The sense that everything is poetical is a thing solid and absolute; it is not a mere matter of phraseology or persuasion. It is not merely true, it is ascertainable. Men may be challenged to deny it; men may be challenged to mention anything that is not a matter of poetry. I remember a long time ago a sensible sub-editor coming up to me with a book in his hand, called “Mr. Smith,” or “The Smith Family,” or some such thing. He said, “Well, you won’t get any of your damned mysticism out of this,” or words to that effect. I am happy to say that I undeceived him; but the victory was too obvious and easy. In most cases the name is unpoetical, although the fact is poetical. In the case of Smith, the name is so poetical that it must be an arduous and heroic matter for the man to live up to it. The name of Smith is the name of the one trade that even kings respected, it could claim half the glory of that arma virumque which all epics acclaimed. The spirit of the smithy is so close to the spirit of song that it has mixed in a million poems, and every blacksmith is a harmonious blacksmith.

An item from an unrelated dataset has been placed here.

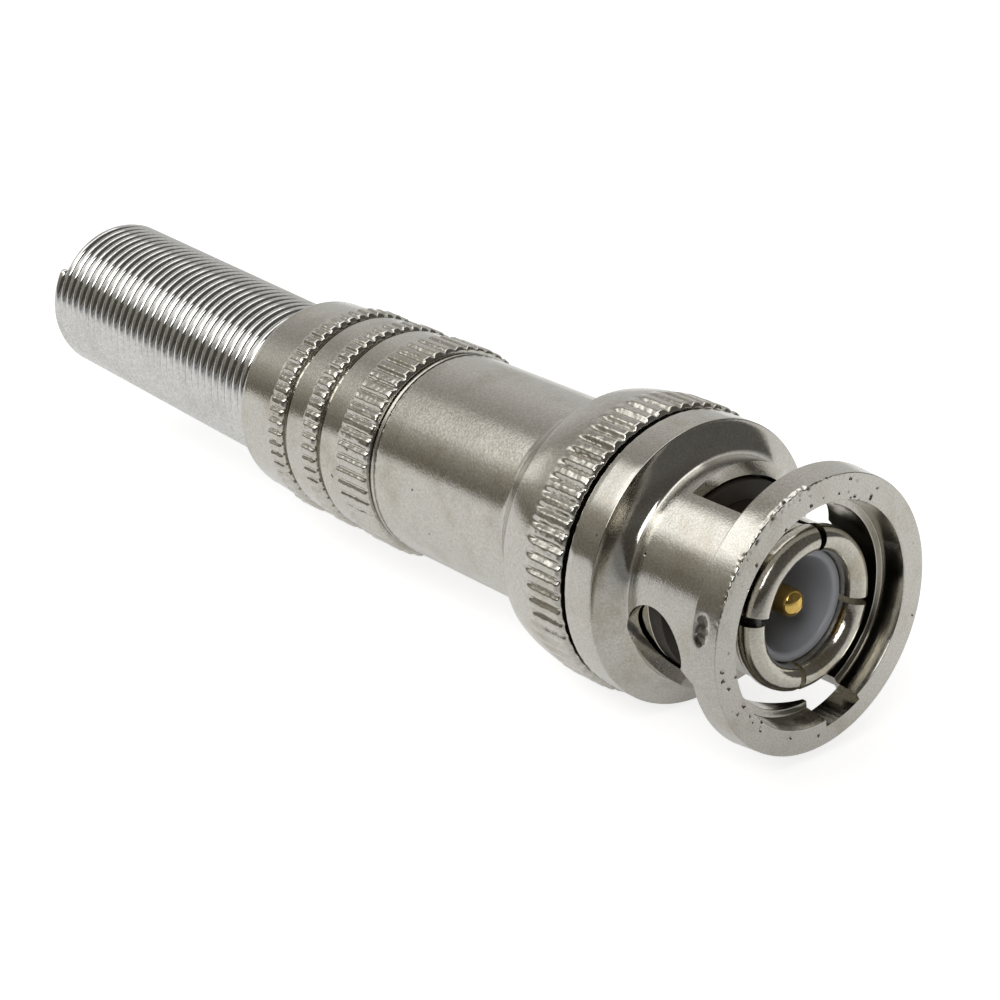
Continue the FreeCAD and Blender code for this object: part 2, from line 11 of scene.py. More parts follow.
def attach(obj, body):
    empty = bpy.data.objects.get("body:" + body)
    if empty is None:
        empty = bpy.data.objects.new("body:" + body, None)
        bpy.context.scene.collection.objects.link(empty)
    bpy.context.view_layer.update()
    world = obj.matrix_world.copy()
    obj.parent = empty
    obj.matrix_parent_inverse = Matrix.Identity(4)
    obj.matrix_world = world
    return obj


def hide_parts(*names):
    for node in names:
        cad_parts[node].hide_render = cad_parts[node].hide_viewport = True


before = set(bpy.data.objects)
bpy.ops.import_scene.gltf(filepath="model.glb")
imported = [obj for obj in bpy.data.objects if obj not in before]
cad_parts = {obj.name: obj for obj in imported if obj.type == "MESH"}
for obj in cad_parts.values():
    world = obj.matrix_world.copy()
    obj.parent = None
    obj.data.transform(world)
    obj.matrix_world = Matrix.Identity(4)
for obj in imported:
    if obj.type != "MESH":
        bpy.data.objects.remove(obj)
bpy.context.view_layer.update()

MM = 0.001


# Shapes

def spot(depth, radius, clock):
    """Point of the row frame, in metres. The clock angle is in radians."""
    return Vector((-depth, radius * sin(clock), radius * cos(clock))) * MM


def outline(*corners, steps=4):
    """Corners (depth, radius, rounding) as a list of points, with each rounded corner drawn as a curve."""
    points = []
    for index, corner in enumerate(corners):
        here = Vector(corner[:2])
        rounding = corner[2] if len(corner) == 3 else 0
        if not rounding:
            points.append(tuple(here))
            continue
        before = Vector(corners[index - 1][:2]) - here
        after = Vector(corners[(index + 1) % len(corners)][:2]) - here
        start = before.normalized() * min(rounding, before.length * 0.48)
        end = after.normalized() * min(rounding, after.length * 0.48)
        for step in range(steps + 1):
            share = step / steps
            points.append(tuple(here + start * (1 - share) ** 2 + end * share ** 2))
    return points


def divided(points, longest, closed=True):
    """The same outline with its long straight runs divided."""
    result = []
    count = len(points)
    for index in range(count if closed else count - 1):
        start = Vector(points[index])
        end = Vector(points[(index + 1) % count])
        runs = max(1, int((end - start).length / longest + 0.999))
        result += [tuple(start.lerp(end, run / runs)) for run in range(runs)]
    if not closed:
        result.append(points[-1])
    return result


def even_steps(start, end, runs):
    """Numbers from start to end, evenly apart."""
    return [start + (end - start) * step / runs for step in range(runs + 1)]


def shallow(start, end, rise, runs):
    """Points of a shallow curve between two corners."""
    return [
        (start[0] + share * (end[0] - start[0]),
         start[1] + share * (end[1] - start[1]) + 4 * rise * share * (1 - share))
        for share in even_steps(0, 1, runs)
    ]


def near(clock, middle, width):
    """1 at a clock angle in degrees, and 0 beyond a width on either side."""
    apart = abs((degrees(clock) - middle + 180) % 360 - 180)
    return max(0, 1 - apart / width)


def eased(share):
    """A share from 0 to 1 with a soft start and end."""
    share = min(1, max(0, share))
    return share * share * (3 - 2 * share)


def make_object(name, shape, sharp=40):
    """Turn a bmesh into an object with smooth faces and sharp edges over an angle."""
    bmesh.ops.remove_doubles(shape, verts=shape.verts, dist=1e-8)
    bmesh.ops.recalc_face_normals(shape, faces=shape.faces)
    mesh = bpy.data.meshes.new(name)
    shape.to_mesh(mesh)
    shape.free()
    mesh.shade_smooth()
    mesh.set_sharp_from_angle(angle=radians(sharp))
    made = bpy.data.objects.new(name, mesh)
    bpy.context.collection.objects.link(made)
    return made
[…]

Even the village children feel that in some dim way the smith is poetic, as the grocer and the cobbler are not poetic, when they feast on the dancing sparks and deafening blows in the cavern of that creative violence. The brute repose of Nature, the passionate cunning of man, the strongest of earthly metals, the wierdest of earthly elements, the unconquerable iron subdued by its only conqueror, the wheel and the ploughshare, the sword and the steam-hammer, the arraying of armies and the whole legend of arms, all these things are written, briefly indeed, but quite legibly, on the visiting-card of Mr. Smith… From the darkest dawn of history this clan has gone forth to battle; its trophies are on every hand; its name is everywhere; it is older than the nations, and its sign is the Hammer of Thor.

-from G.K. Chesterton, Heretics, chapter 3 (On Mr. Rudyard Kipling and Making the World Small)

This could have easily been mentioned in the Ethics of Elfland chapter of Orthodoxy. After reading that chapter I have never looked at trees and apples and rivers quite the same. Now I believe I will never look at a person’s name quite the same.